### WHAT IS BEING ASKED
Going from the top of the data below, give again each line through the one containing "tone = finish.toward(tone, KNOT_TONE, core, strength)", both ends kept.

** start of EXERCISE MATERIALS **

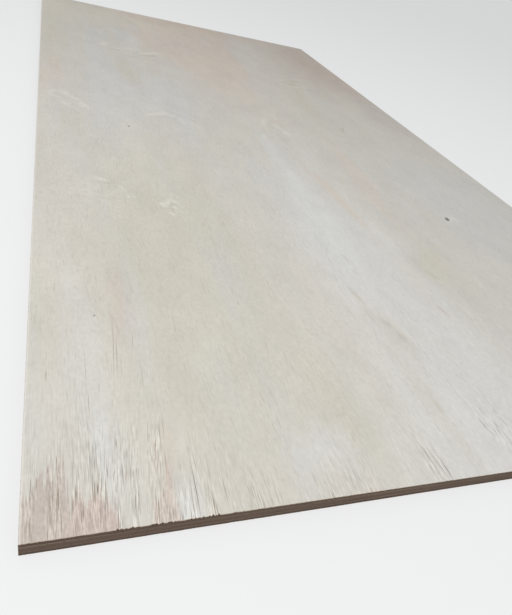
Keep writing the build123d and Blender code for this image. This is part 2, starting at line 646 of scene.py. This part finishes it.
def face_finish():
    """The sanded face: wide soft zones, fine grain and the few marks that the real sheet has, with painted
    light in it: a lighter far end, a highlight along the long rims, shade in the checks and sheen in the
    pale wisps.
    """
    finish = Finish("sanded_face")
    soft = finish.waver(*ZONE_PUSH, 11)
    tone = srgb(*CREAM)
    for zone_tone, strength, middle, reach in ZONES:
        tone = finish.toward(tone, zone_tone, finish.spot(middle, reach, core=0.25, place=soft), strength)
    slack = finish.waver(*BAND_PUSH, 13)
    for band_tone, strength, start, end, half_width in BANDS:
        tone = finish.toward(tone, band_tone, finish.stroke(start, end, half_width, slack), strength)
    bent = finish.waver(*WISP_PUSH, 31)
    tone = draw_figure(finish, tone, bent)
    grain = lean_grain(finish)
    tone, flared = draw_flares(finish, tone, grain)
    coarse = finish.most([flared] + [finish.spot(middle, reach) for middle, reach in COARSE])
    tone, height = add_fibres(finish, tone, coarse, 20, grain)

    smudges = []
    for strength, half_width, *points in SMUDGES:
        smudge = finish.curve(half_width, *points, place=bent)
        smudges.append(finish.math("MULTIPLY", smudge, strength))
    tone = finish.toward(tone, SMUDGE_TONE, finish.most(smudges))
    tight = finish.waver(*STREAK_PUSH, 33)
    streaks = finish.most([finish.stroke(*stroke, tight) for stroke in ROSY_STREAKS])
    tone = finish.toward(tone, STREAK_ROSE, streaks, ROSY_STRENGTH)
    lines = finish.most([finish.stroke(*stroke) for stroke in BROWN_LINES])
    tone = finish.toward(tone, LINE_TONE, lines, LINE_STRENGTH)
    # The dark line along each check is painted shade in its groove
    checks = finish.most([finish.stroke(*ends, CHECK_HALF_WIDTH) for ends in CHECKS])
    tone = finish.toward(tone, LINE_TONE, checks, CHECK_SHADE_STRENGTH)
    for x, y, radius, strength in KNOTS:
        halo = finish.spot((x + radius, y), (2.4 * radius, 3.2 * radius), KNOT_TURN, 0.2, tight)
        tone = finish.toward(tone, PALE_FIBRE, halo, HALO_STRENGTH * strength)
        core = finish.spot((x, y), (radius, 1.7 * radius), KNOT_TURN, 0.5, tight)
        tone = finish.toward(tone, KNOT_TONE, core, strength)

    # A painted highlight: the face is lightened towards pale fibre along the rim of its long edges
    tone = finish.toward(tone, PALE_FIBRE, rim_highlight_share(finish), HIGHLIGHT_RIM_STRENGTH)
    tone = finish.toward(tone, VENEER_EDGE, edge_share(finish))
    roughness = finish.math("MULTIPLY_ADD", height, VENEER_ROUGHER, FACE_ROUGHNESS)
    return finish.finished(tone, roughness, height, VENEER_RELIEF)


def back_finish():
    """The sanded back, of a plainer and browner veneer."""
    finish = Finish("sanded_back")
    wide = finish.noise(BACK_ZONES, 3, 71)
    tone = finish.toward(srgb(*BACK_TONE), BACK_BROWN, finish.rise(wide, 0.4, 0.65))
    grain = finish.waver(*GRAIN_PUSH, 77)
    tone, height = add_fibres(finish, tone, 0.5, 70, grain)
    tone = finish.toward(tone, VENEER_EDGE, edge_share(finish))
    roughness = finish.math("MULTIPLY_ADD", height, VENEER_ROUGHER, BACK_ROUGHNESS)
    return finish.finished(tone, roughness, height, VENEER_RELIEF)


def core_finish(name, tone, fibres_along, seed):
    """Raw wood of a core ply, cut through by the saw, between its two glue lines. Its base tone is the
    wood's own brown darkened by painted shade of the sawn edge.
    """
    finish = Finish(name)

    def stretched(along, across, height):
        return (across, along, height) if fibres_along else (along, across, height)

    rings = finish.rise(finish.noise(stretched(*RINGS), 3, seed), 0.5, 0.75)
    tone = finish.toward(srgb(*tone), CORE_PALE, rings, CORE_GRAIN_STRENGTH)
    fibres = finish.noise(stretched(*CORE_FIBRES), 3, seed + 1)
    tone = finish.toward(tone, CORE_DARK, finish.rise(fibres, 0.5, 0.75), CORE_GRAIN_STRENGTH)
    patches = finish.noise(stretched(*CORE_PATCHES), 3, seed + 2)
    tone = finish.vary(tone, patches, CORE_PATCH_RANGE)
    splits = finish.rise(finish.noise(stretched(*SPLITS), 1, seed + 3), 0.66, 0.74)
    tone = finish.toward(tone, CORE_DARK, splits, SPLIT_STRENGTH)
    through = finish.node("ShaderNodeAttribute", attribute_name="through").outputs["Fac"]
    from_glue = finish.math("PINGPONG", through, 0.5)
    tone = finish.toward(tone, GLUE_TONE, finish.rise(from_glue, 0.09, 0.02), GLUE_STRENGTH)
    height = finish.math("SUBTRACT", fibres, splits)
    roughness = finish.math("MULTIPLY_ADD", fibres, CORE_ROUGHER, CORE_ROUGHNESS)
    return finish.finished(tone, roughness, height, CORE_RELIEF)


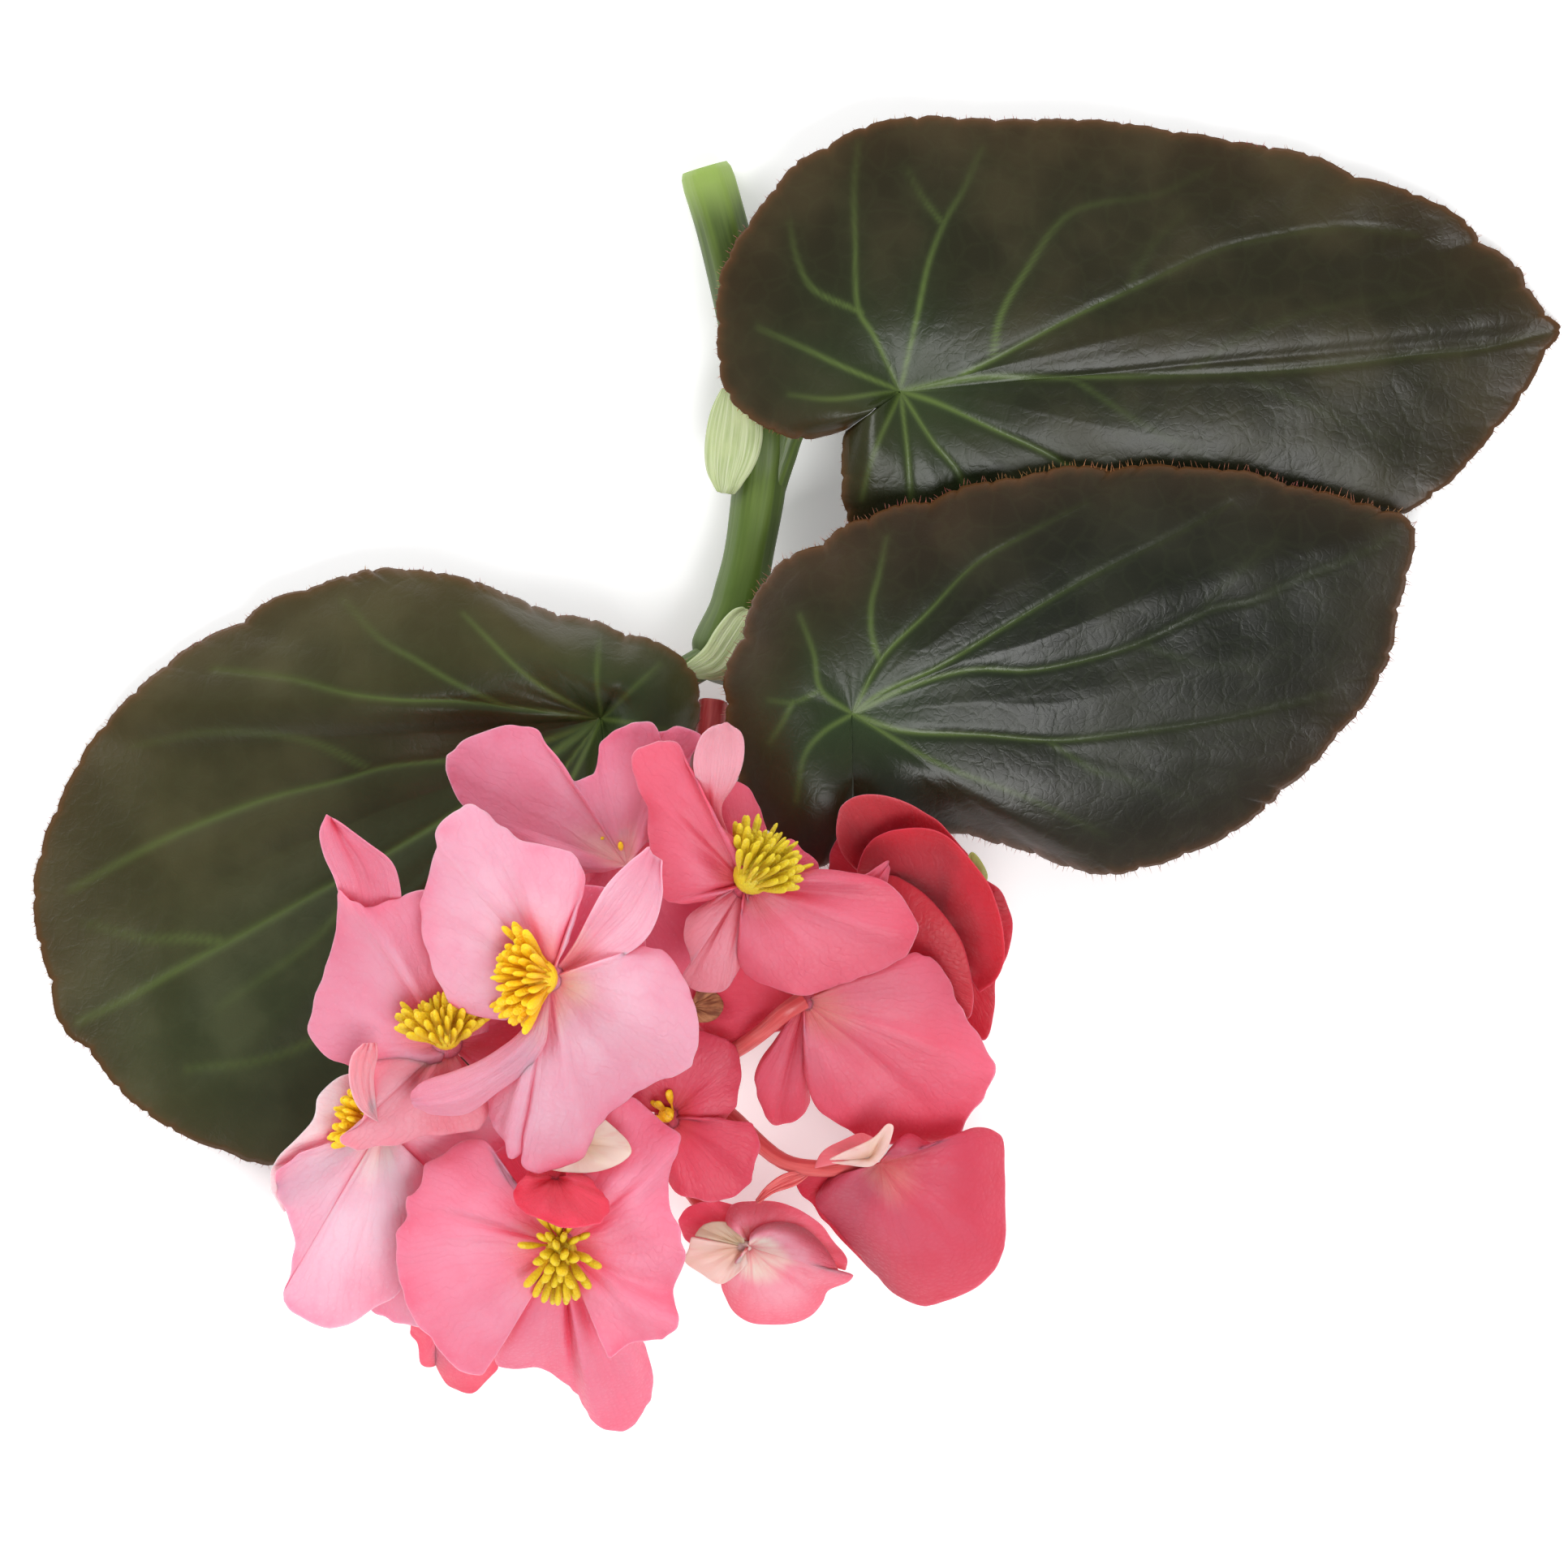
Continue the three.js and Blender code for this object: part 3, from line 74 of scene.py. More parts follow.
def ease(low, high, value):
    """0 below low, 1 above high and a soft step between."""
    share = min(max((value - low) / (high - low), 0), 1)
    return share * share * (3 - 2 * share)


def between(values, along):
    """The value at along, 0 to 1, eased from each of the values to the next."""
    where = along * (len(values) - 1)
    k = min(int(where), len(values) - 2)
    return values[k] + (values[k + 1] - values[k]) * ease(0, 1, where - k)


def lay(columns, rows, spot):
    """A sheet of quads laid at spot(s, t) in mm, with s and t as its UV, and closed where it meets."""
    bpy.ops.object.select_all(action="DESELECT")
    bpy.ops.mesh.primitive_grid_add(x_subdivisions=columns, y_subdivisions=rows, size=1, calc_uvs=True)
    sheet = bpy.context.object
    for vertex in sheet.data.vertices:
        vertex.co = MM * spot(vertex.co.x + 0.5, vertex.co.y + 0.5)
    bpy.ops.object.mode_set(mode="EDIT")
    bpy.ops.mesh.select_all(action="SELECT")
    bpy.ops.mesh.remove_doubles(threshold=MERGE)
    bpy.ops.mesh.normals_make_consistent(inside=False)
    bpy.ops.object.mode_set(mode="OBJECT")
    return sheet


def limb(line, radii, sides=32, rings=60, ridges=0, ridge=0.0, rounding=0.5):
    """A closed stalk along a line, as thick as radii say. Its seam runs along its underside."""
    spots = [Vector(p) for p in line]
    length = sum((q - p).length for p, q in zip(spots, spots[1:]))
    edge = rounding / length
    places = [(0, 0), (0, 0.5), (0, 0.86), (edge * 0.35, 0.96)]
    places += [(edge + (1 - 2 * edge) * k / rings, 1) for k in range(rings + 1)]
    places += [(1 - edge * 0.35, 0.96), (1, 0.86), (1, 0.5), (1, 0)]
    side = Vector((0, 0, -1))
    hoops = []
    for along, share in places:
        ahead = (flow(spots, min(along + 0.01, 1)) - flow(spots, max(along - 0.01, 0))).normalized()
        side = (side - ahead * side.dot(ahead)).normalized()
        radius = share * between(radii, along)
        hoops.append((flow(spots, along), side.copy(), ahead.cross(side), radius))

    def spot(s, t):
        centre, down, across, radius = hoops[round(t * (len(hoops) - 1))]
        turn = 2 * math.pi * s
        reach = radius * (1 + ridge * math.cos(ridges * turn))
        return centre + reach * (math.cos(turn) * down + math.sin(turn) * across)

    return lay(sides, len(places) - 1, spot)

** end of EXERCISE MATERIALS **

### RESPONSE TO THE EXERCISE
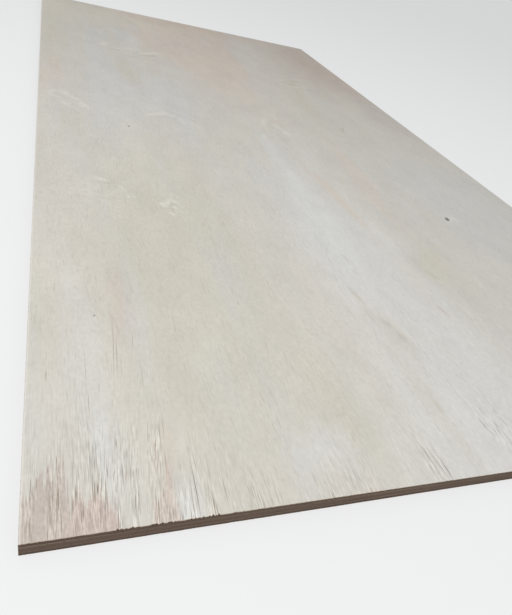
Keep writing the build123d and Blender code for this image. This is part 2, starting at line 646 of scene.py. This part finishes it.
def face_finish():
    """The sanded face: wide soft zones, fine grain and the few marks that the real sheet has, with painted
    light in it: a lighter far end, a highlight along the long rims, shade in the checks and sheen in the
    pale wisps.
    """
    finish = Finish("sanded_face")
    soft = finish.waver(*ZONE_PUSH, 11)
    tone = srgb(*CREAM)
    for zone_tone, strength, middle, reach in ZONES:
        tone = finish.toward(tone, zone_tone, finish.spot(middle, reach, core=0.25, place=soft), strength)
    slack = finish.waver(*BAND_PUSH, 13)
    for band_tone, strength, start, end, half_width in BANDS:
        tone = finish.toward(tone, band_tone, finish.stroke(start, end, half_width, slack), strength)
    bent = finish.waver(*WISP_PUSH, 31)
    tone = draw_figure(finish, tone, bent)
    grain = lean_grain(finish)
    tone, flared = draw_flares(finish, tone, grain)
    coarse = finish.most([flared] + [finish.spot(middle, reach) for middle, reach in COARSE])
    tone, height = add_fibres(finish, tone, coarse, 20, grain)

    smudges = []
    for strength, half_width, *points in SMUDGES:
        smudge = finish.curve(half_width, *points, place=bent)
        smudges.append(finish.math("MULTIPLY", smudge, strength))
    tone = finish.toward(tone, SMUDGE_TONE, finish.most(smudges))
    tight = finish.waver(*STREAK_PUSH, 33)
    streaks = finish.most([finish.stroke(*stroke, tight) for stroke in ROSY_STREAKS])
    tone = finish.toward(tone, STREAK_ROSE, streaks, ROSY_STRENGTH)
    lines = finish.most([finish.stroke(*stroke) for stroke in BROWN_LINES])
    tone = finish.toward(tone, LINE_TONE, lines, LINE_STRENGTH)
    # The dark line along each check is painted shade in its groove
    checks = finish.most([finish.stroke(*ends, CHECK_HALF_WIDTH) for ends in CHECKS])
    tone = finish.toward(tone, LINE_TONE, checks, CHECK_SHADE_STRENGTH)
    for x, y, radius, strength in KNOTS:
        halo = finish.spot((x + radius, y), (2.4 * radius, 3.2 * radius), KNOT_TURN, 0.2, tight)
        tone = finish.toward(tone, PALE_FIBRE, halo, HALO_STRENGTH * strength)
        core = finish.spot((x, y), (radius, 1.7 * radius), KNOT_TURN, 0.5, tight)
        tone = finish.toward(tone, KNOT_TONE, core, strength)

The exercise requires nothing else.